-- Begin --

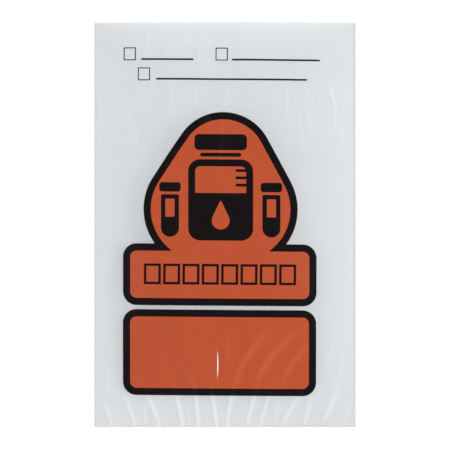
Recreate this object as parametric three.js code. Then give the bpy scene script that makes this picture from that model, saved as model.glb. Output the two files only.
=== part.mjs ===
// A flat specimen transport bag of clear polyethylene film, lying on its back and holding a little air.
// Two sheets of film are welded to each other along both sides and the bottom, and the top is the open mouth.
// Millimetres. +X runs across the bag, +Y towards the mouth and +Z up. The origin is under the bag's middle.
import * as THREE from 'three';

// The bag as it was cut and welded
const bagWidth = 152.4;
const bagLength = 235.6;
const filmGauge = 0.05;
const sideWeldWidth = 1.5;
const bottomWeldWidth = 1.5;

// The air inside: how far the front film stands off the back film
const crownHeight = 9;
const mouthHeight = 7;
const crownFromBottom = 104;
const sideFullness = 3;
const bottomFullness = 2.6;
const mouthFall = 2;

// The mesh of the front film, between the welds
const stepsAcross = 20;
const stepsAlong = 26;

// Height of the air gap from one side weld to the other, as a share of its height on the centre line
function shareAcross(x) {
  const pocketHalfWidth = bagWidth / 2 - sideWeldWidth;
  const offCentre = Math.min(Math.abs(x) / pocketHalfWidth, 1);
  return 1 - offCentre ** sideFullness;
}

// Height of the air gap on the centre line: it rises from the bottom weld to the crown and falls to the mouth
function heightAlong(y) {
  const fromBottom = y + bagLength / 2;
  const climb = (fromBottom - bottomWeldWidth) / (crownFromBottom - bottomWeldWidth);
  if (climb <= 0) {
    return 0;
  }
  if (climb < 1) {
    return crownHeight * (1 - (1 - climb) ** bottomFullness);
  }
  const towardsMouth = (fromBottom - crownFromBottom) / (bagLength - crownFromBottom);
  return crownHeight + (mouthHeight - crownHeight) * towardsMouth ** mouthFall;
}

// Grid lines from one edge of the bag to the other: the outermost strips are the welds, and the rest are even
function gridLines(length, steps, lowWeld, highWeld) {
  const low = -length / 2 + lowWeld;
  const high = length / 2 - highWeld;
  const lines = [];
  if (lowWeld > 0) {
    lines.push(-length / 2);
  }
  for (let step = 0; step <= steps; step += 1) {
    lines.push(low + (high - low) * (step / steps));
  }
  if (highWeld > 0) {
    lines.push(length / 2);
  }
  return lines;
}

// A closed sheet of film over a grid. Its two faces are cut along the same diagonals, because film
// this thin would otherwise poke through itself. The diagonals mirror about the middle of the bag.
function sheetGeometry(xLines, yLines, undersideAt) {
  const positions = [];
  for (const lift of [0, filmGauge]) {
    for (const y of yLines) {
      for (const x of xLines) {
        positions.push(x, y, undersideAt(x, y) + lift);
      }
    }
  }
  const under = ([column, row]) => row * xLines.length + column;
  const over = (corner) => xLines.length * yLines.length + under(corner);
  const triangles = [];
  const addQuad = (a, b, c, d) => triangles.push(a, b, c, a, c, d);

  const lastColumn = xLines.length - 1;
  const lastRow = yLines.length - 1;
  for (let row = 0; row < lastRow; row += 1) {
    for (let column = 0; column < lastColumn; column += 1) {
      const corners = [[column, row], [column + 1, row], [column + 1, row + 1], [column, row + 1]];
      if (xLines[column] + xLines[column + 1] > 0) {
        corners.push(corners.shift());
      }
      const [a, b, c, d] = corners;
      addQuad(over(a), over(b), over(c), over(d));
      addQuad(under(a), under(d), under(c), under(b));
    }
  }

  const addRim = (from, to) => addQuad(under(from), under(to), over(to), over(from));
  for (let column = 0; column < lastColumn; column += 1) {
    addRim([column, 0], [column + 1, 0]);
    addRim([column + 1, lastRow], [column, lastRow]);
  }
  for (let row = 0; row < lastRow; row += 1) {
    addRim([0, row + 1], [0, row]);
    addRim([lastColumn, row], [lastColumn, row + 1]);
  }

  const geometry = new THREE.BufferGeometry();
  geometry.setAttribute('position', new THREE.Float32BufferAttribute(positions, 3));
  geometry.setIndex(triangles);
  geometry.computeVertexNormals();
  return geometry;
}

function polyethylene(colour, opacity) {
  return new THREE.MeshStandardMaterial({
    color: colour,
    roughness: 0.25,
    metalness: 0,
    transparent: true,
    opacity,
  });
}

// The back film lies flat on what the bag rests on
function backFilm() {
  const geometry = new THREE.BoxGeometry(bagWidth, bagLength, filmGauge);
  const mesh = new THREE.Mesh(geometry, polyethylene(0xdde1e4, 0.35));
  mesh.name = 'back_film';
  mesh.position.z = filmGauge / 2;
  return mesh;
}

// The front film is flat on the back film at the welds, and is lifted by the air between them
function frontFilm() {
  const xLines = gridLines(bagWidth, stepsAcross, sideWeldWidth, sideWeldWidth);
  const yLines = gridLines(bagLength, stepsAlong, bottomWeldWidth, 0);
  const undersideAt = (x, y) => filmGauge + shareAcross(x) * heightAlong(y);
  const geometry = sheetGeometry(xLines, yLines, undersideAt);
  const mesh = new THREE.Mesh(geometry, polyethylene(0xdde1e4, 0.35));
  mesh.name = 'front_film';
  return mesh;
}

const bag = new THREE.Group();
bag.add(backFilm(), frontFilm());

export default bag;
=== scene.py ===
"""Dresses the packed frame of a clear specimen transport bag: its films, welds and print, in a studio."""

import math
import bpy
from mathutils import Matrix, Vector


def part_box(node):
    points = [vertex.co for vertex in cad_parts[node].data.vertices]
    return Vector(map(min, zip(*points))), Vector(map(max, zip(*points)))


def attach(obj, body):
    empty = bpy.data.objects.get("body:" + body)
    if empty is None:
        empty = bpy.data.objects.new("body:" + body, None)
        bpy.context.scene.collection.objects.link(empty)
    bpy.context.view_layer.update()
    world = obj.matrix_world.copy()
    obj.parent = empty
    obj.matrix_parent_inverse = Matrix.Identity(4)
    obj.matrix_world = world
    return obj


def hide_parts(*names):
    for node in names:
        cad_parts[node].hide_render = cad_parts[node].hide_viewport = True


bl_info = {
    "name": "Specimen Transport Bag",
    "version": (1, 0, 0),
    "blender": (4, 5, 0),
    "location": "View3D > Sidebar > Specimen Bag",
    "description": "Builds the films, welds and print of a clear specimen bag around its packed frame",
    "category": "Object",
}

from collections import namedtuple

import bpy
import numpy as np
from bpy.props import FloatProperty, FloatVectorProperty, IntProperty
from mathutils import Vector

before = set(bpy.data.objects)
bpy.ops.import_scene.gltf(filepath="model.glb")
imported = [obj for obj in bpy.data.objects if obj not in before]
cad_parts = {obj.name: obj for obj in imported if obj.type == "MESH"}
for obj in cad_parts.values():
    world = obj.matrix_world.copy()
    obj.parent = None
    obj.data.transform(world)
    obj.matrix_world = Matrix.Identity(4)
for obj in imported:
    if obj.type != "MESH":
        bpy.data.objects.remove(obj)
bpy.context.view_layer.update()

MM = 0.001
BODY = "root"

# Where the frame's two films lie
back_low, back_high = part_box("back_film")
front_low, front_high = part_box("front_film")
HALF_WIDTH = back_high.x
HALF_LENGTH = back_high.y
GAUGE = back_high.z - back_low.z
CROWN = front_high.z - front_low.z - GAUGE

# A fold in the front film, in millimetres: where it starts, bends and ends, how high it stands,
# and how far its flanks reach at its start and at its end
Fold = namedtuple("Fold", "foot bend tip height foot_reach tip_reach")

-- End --
-- Begin --

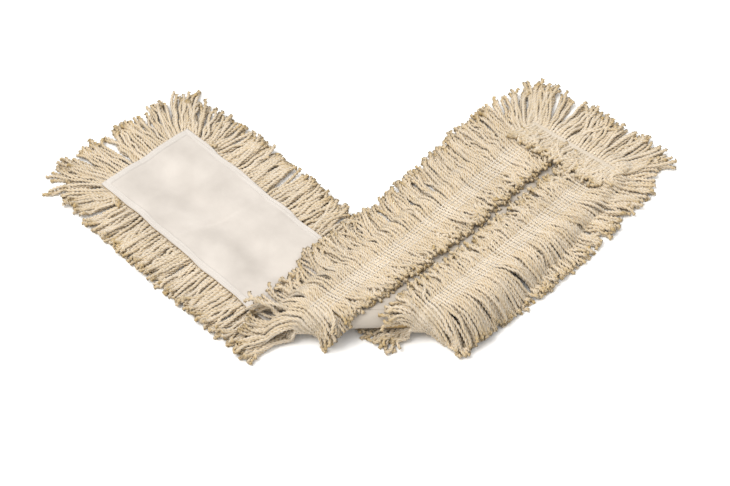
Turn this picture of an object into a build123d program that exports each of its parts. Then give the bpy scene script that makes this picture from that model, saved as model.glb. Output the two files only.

-- End --

» **EXERCISE**
Copy out every line in the entries above that holds "empty".

» **RESULT BELOW**
    empty = bpy.data.objects.get("body:" + body)
    if empty is None:
        empty = bpy.data.objects.new("body:" + body, None)
        bpy.context.scene.collection.objects.link(empty)
    obj.parent = empty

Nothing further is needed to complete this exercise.